↓

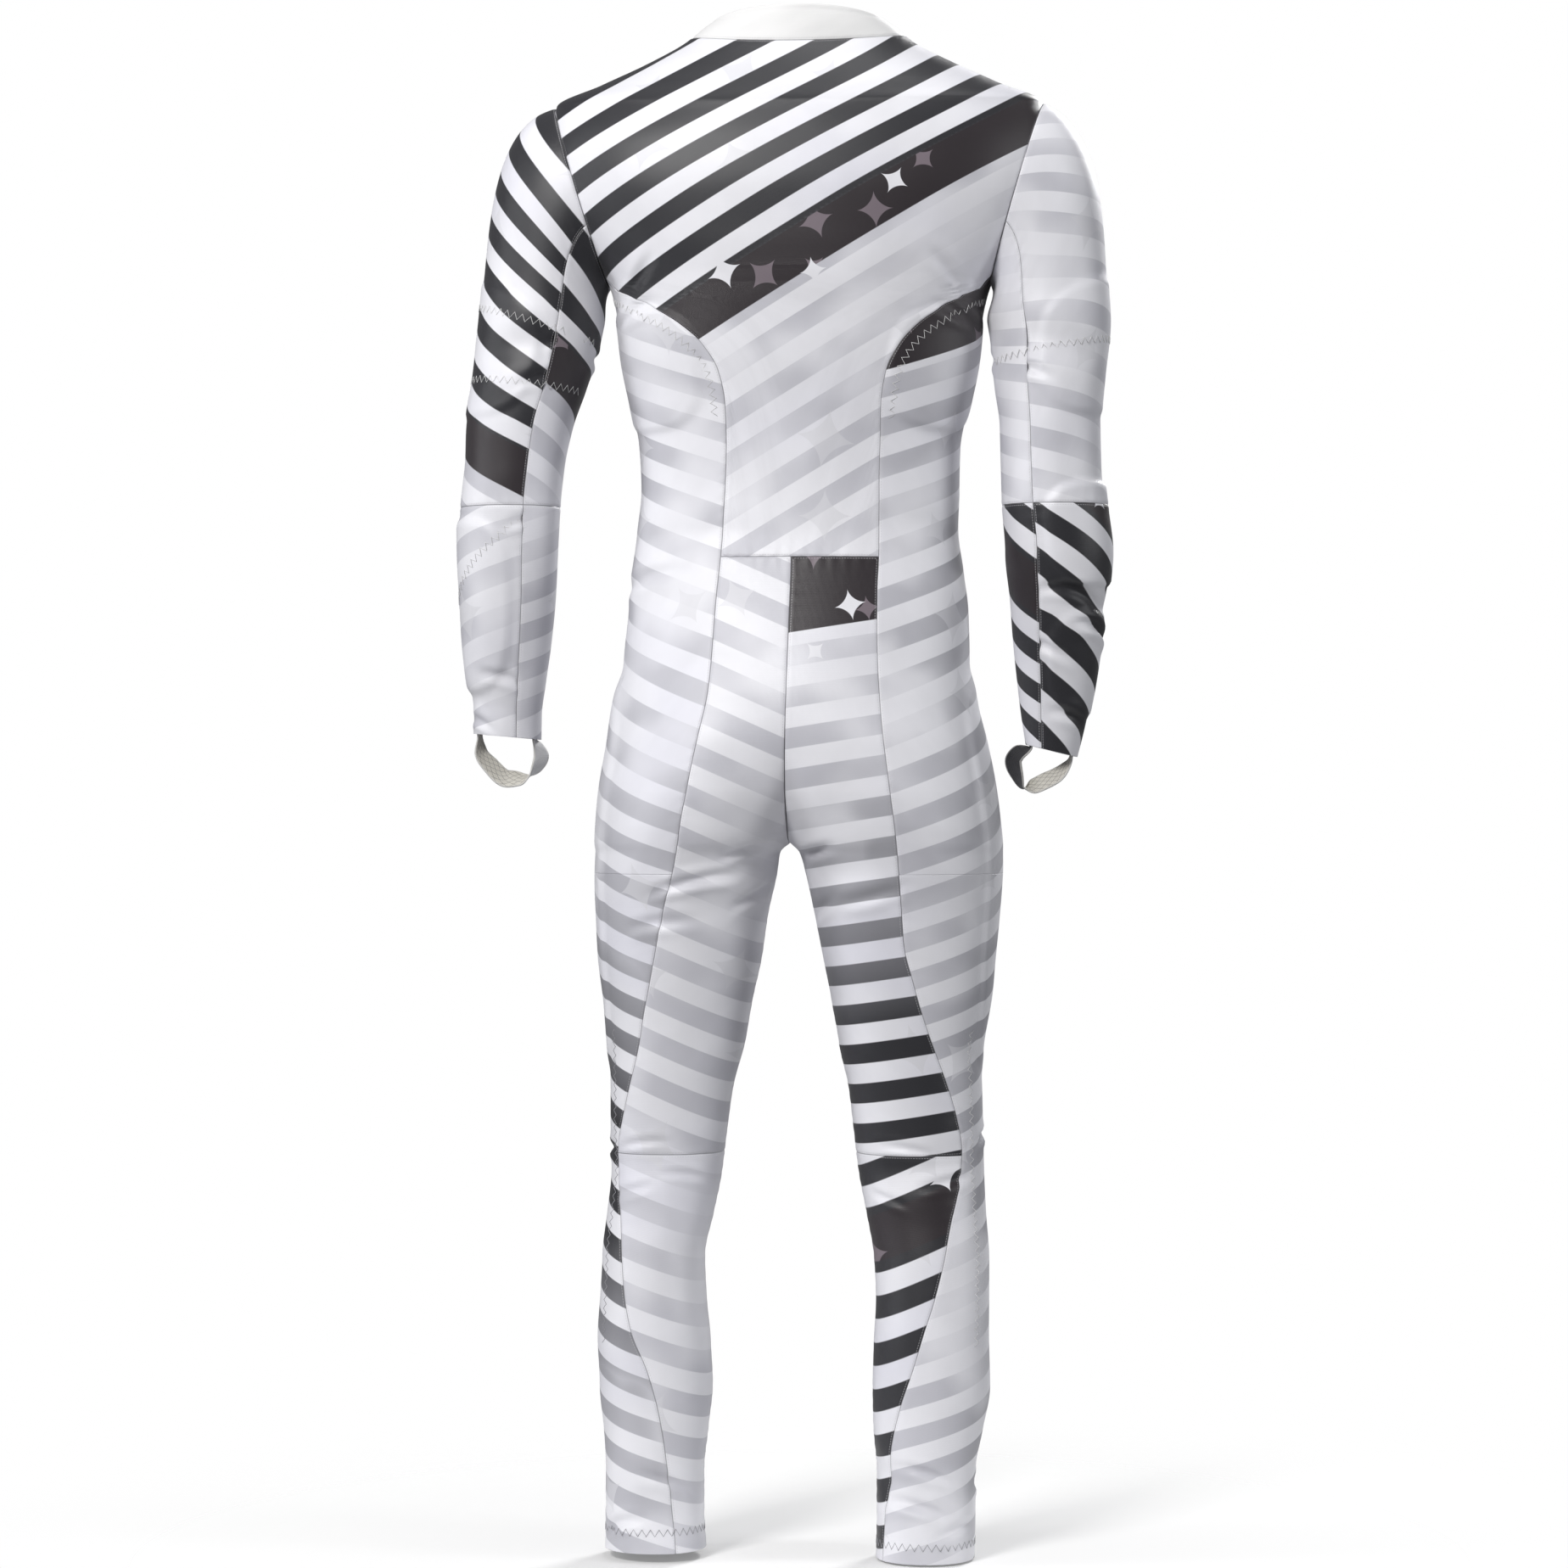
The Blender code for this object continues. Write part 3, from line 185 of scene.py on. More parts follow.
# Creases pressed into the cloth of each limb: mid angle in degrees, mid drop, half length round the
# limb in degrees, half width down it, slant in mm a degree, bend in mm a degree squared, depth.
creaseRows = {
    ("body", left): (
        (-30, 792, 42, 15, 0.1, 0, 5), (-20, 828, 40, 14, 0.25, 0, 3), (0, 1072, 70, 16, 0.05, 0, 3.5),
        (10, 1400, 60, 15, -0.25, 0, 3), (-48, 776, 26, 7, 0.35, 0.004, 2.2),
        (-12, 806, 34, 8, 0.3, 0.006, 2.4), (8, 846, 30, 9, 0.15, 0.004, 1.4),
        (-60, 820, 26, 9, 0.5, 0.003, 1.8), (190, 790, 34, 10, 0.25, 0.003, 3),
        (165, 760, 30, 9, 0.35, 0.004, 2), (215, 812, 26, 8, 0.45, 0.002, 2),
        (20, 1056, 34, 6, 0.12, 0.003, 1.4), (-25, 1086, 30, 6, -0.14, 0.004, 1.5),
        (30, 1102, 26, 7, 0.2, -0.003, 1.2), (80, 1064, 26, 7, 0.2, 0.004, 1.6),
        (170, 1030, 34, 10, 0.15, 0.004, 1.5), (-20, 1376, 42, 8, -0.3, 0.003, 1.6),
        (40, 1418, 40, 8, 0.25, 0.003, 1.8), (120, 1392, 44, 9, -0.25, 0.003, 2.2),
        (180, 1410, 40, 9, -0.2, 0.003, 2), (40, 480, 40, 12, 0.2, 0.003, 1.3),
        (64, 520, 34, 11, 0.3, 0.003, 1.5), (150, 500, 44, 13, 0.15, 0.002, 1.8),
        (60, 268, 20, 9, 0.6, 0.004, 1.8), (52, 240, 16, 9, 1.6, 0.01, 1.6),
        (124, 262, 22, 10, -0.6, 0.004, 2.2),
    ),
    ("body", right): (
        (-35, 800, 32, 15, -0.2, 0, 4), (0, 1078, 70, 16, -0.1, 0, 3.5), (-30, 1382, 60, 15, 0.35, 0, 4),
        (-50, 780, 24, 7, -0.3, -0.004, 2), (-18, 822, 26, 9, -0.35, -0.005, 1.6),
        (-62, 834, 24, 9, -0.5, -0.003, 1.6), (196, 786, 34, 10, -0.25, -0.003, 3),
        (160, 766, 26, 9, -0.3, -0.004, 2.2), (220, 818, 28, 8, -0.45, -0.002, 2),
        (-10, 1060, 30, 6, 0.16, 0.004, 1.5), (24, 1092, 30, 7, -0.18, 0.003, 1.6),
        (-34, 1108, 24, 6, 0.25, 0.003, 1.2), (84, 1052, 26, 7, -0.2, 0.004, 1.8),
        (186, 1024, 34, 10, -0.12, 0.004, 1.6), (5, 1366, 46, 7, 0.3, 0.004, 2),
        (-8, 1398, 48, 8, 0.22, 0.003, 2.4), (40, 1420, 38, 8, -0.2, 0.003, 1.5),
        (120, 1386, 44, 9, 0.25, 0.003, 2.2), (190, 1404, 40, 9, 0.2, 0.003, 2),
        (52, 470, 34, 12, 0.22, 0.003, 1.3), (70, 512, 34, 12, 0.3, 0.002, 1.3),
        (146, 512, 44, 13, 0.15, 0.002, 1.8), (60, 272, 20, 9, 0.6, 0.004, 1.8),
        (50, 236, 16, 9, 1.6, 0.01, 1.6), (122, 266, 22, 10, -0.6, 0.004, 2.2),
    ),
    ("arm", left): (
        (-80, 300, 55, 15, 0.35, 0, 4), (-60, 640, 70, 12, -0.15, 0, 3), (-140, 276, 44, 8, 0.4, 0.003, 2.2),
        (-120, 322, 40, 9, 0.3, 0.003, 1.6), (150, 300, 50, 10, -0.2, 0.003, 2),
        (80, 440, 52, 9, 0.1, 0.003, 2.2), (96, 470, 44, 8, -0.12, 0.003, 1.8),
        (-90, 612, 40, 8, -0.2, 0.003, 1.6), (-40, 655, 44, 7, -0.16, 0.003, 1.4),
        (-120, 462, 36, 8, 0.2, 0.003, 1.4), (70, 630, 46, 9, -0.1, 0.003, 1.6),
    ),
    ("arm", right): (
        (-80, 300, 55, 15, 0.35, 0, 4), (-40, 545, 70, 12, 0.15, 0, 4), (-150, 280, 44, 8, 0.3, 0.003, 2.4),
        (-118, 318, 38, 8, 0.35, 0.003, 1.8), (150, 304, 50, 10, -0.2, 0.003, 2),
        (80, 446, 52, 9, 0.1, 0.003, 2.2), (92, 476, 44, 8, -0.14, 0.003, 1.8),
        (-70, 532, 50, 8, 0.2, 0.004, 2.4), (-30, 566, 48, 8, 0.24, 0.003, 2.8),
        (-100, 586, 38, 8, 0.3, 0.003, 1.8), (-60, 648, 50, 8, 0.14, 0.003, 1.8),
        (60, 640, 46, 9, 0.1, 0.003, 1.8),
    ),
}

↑

• **Task instructions**
Reproduce the material in full, with no word added or dropped.

• **Complete answer**
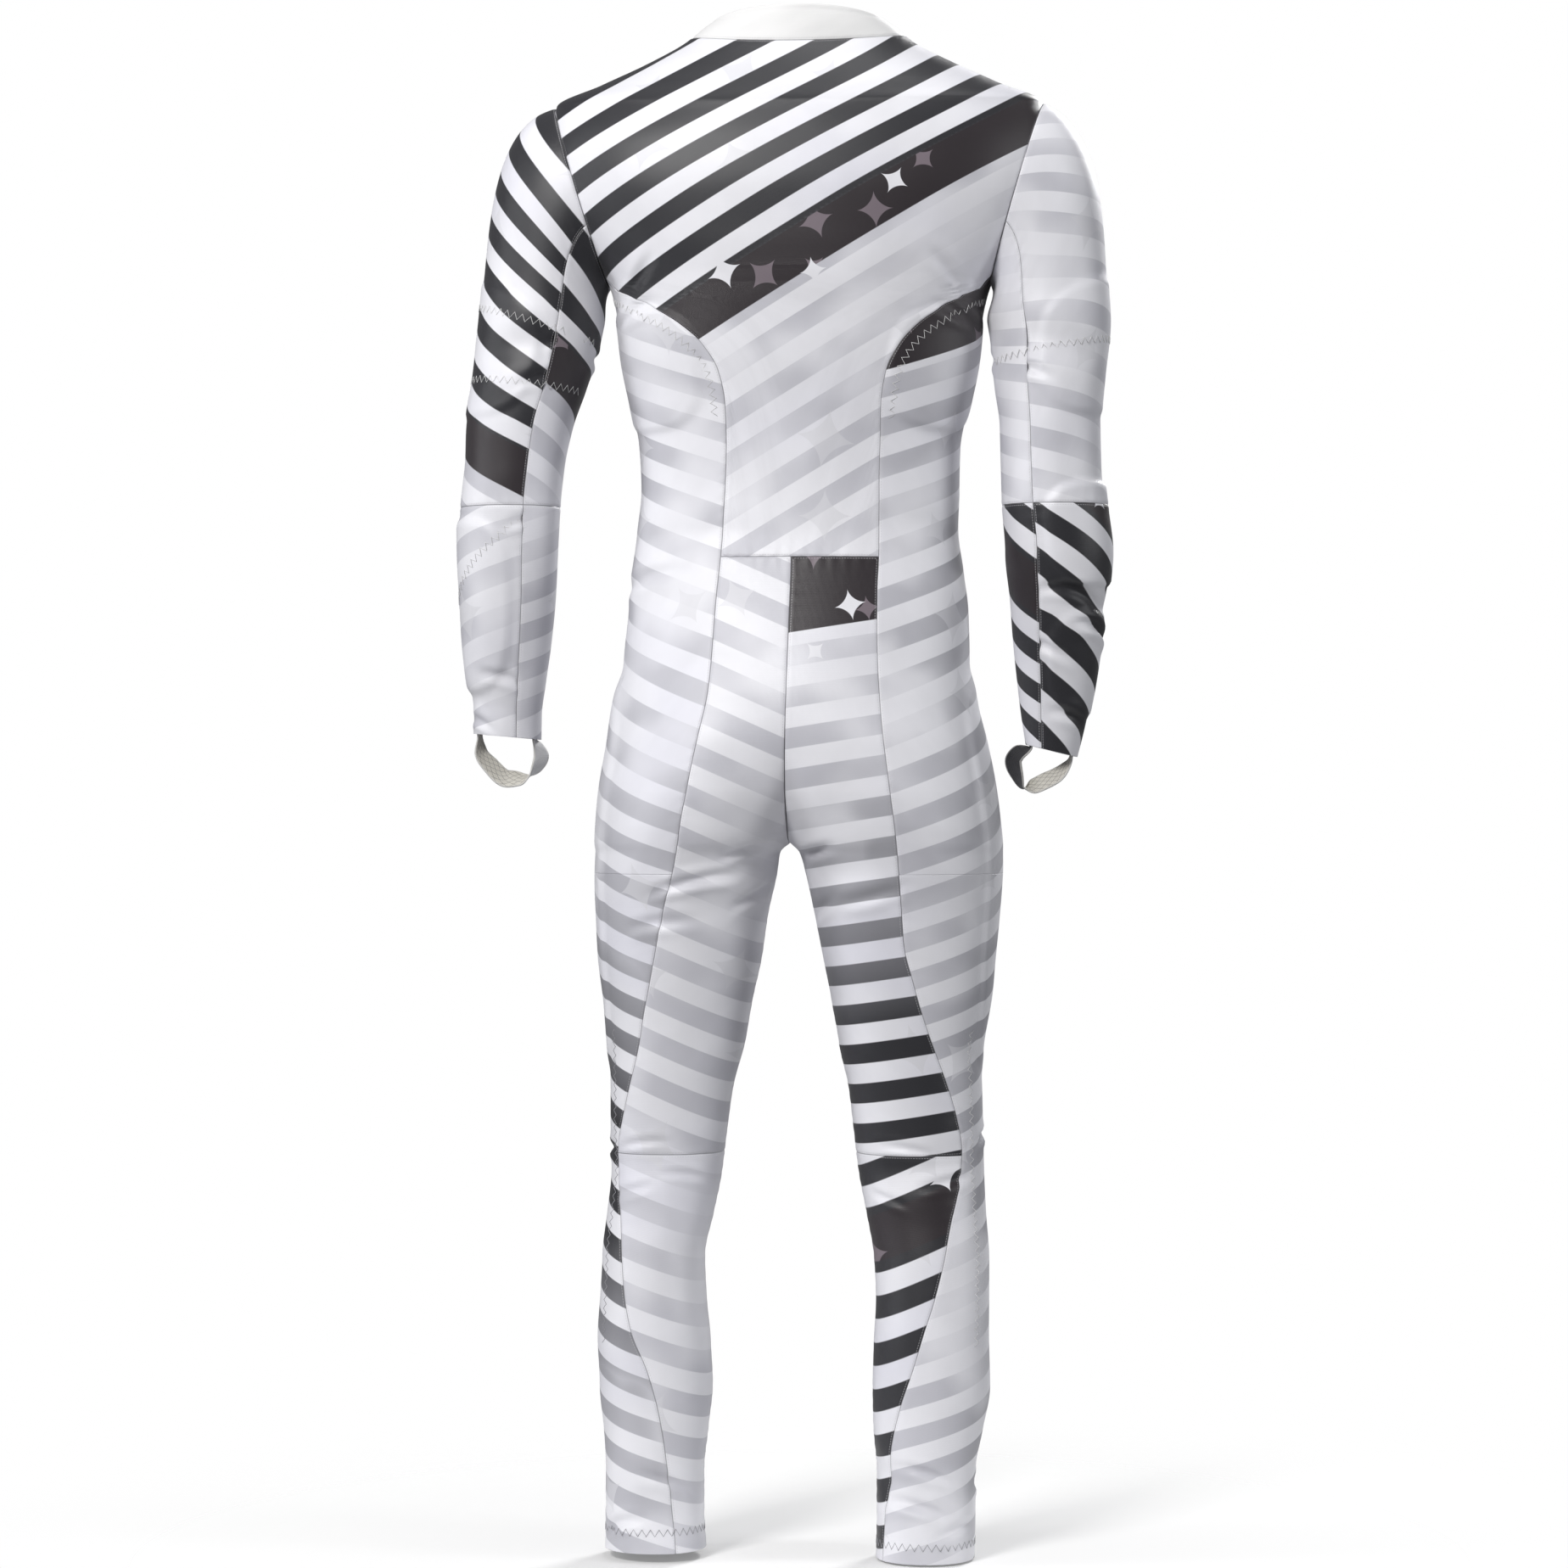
The Blender code for this object continues. Write part 3, from line 185 of scene.py on. More parts follow.
# Creases pressed into the cloth of each limb: mid angle in degrees, mid drop, half length round the
# limb in degrees, half width down it, slant in mm a degree, bend in mm a degree squared, depth.
creaseRows = {
    ("body", left): (
        (-30, 792, 42, 15, 0.1, 0, 5), (-20, 828, 40, 14, 0.25, 0, 3), (0, 1072, 70, 16, 0.05, 0, 3.5),
        (10, 1400, 60, 15, -0.25, 0, 3), (-48, 776, 26, 7, 0.35, 0.004, 2.2),
        (-12, 806, 34, 8, 0.3, 0.006, 2.4), (8, 846, 30, 9, 0.15, 0.004, 1.4),
        (-60, 820, 26, 9, 0.5, 0.003, 1.8), (190, 790, 34, 10, 0.25, 0.003, 3),
        (165, 760, 30, 9, 0.35, 0.004, 2), (215, 812, 26, 8, 0.45, 0.002, 2),
        (20, 1056, 34, 6, 0.12, 0.003, 1.4), (-25, 1086, 30, 6, -0.14, 0.004, 1.5),
        (30, 1102, 26, 7, 0.2, -0.003, 1.2), (80, 1064, 26, 7, 0.2, 0.004, 1.6),
        (170, 1030, 34, 10, 0.15, 0.004, 1.5), (-20, 1376, 42, 8, -0.3, 0.003, 1.6),
        (40, 1418, 40, 8, 0.25, 0.003, 1.8), (120, 1392, 44, 9, -0.25, 0.003, 2.2),
        (180, 1410, 40, 9, -0.2, 0.003, 2), (40, 480, 40, 12, 0.2, 0.003, 1.3),
        (64, 520, 34, 11, 0.3, 0.003, 1.5), (150, 500, 44, 13, 0.15, 0.002, 1.8),
        (60, 268, 20, 9, 0.6, 0.004, 1.8), (52, 240, 16, 9, 1.6, 0.01, 1.6),
        (124, 262, 22, 10, -0.6, 0.004, 2.2),
    ),
    ("body", right): (
        (-35, 800, 32, 15, -0.2, 0, 4), (0, 1078, 70, 16, -0.1, 0, 3.5), (-30, 1382, 60, 15, 0.35, 0, 4),
        (-50, 780, 24, 7, -0.3, -0.004, 2), (-18, 822, 26, 9, -0.35, -0.005, 1.6),
        (-62, 834, 24, 9, -0.5, -0.003, 1.6), (196, 786, 34, 10, -0.25, -0.003, 3),
        (160, 766, 26, 9, -0.3, -0.004, 2.2), (220, 818, 28, 8, -0.45, -0.002, 2),
        (-10, 1060, 30, 6, 0.16, 0.004, 1.5), (24, 1092, 30, 7, -0.18, 0.003, 1.6),
        (-34, 1108, 24, 6, 0.25, 0.003, 1.2), (84, 1052, 26, 7, -0.2, 0.004, 1.8),
        (186, 1024, 34, 10, -0.12, 0.004, 1.6), (5, 1366, 46, 7, 0.3, 0.004, 2),
        (-8, 1398, 48, 8, 0.22, 0.003, 2.4), (40, 1420, 38, 8, -0.2, 0.003, 1.5),
        (120, 1386, 44, 9, 0.25, 0.003, 2.2), (190, 1404, 40, 9, 0.2, 0.003, 2),
        (52, 470, 34, 12, 0.22, 0.003, 1.3), (70, 512, 34, 12, 0.3, 0.002, 1.3),
        (146, 512, 44, 13, 0.15, 0.002, 1.8), (60, 272, 20, 9, 0.6, 0.004, 1.8),
        (50, 236, 16, 9, 1.6, 0.01, 1.6), (122, 266, 22, 10, -0.6, 0.004, 2.2),
    ),
    ("arm", left): (
        (-80, 300, 55, 15, 0.35, 0, 4), (-60, 640, 70, 12, -0.15, 0, 3), (-140, 276, 44, 8, 0.4, 0.003, 2.2),
        (-120, 322, 40, 9, 0.3, 0.003, 1.6), (150, 300, 50, 10, -0.2, 0.003, 2),
        (80, 440, 52, 9, 0.1, 0.003, 2.2), (96, 470, 44, 8, -0.12, 0.003, 1.8),
        (-90, 612, 40, 8, -0.2, 0.003, 1.6), (-40, 655, 44, 7, -0.16, 0.003, 1.4),
        (-120, 462, 36, 8, 0.2, 0.003, 1.4), (70, 630, 46, 9, -0.1, 0.003, 1.6),
    ),
    ("arm", right): (
        (-80, 300, 55, 15, 0.35, 0, 4), (-40, 545, 70, 12, 0.15, 0, 4), (-150, 280, 44, 8, 0.3, 0.003, 2.4),
        (-118, 318, 38, 8, 0.35, 0.003, 1.8), (150, 304, 50, 10, -0.2, 0.003, 2),
        (80, 446, 52, 9, 0.1, 0.003, 2.2), (92, 476, 44, 8, -0.14, 0.003, 1.8),
        (-70, 532, 50, 8, 0.2, 0.004, 2.4), (-30, 566, 48, 8, 0.24, 0.003, 2.8),
        (-100, 586, 38, 8, 0.3, 0.003, 1.8), (-60, 648, 50, 8, 0.14, 0.003, 1.8),
        (60, 640, 46, 9, 0.1, 0.003, 1.8),
    ),
}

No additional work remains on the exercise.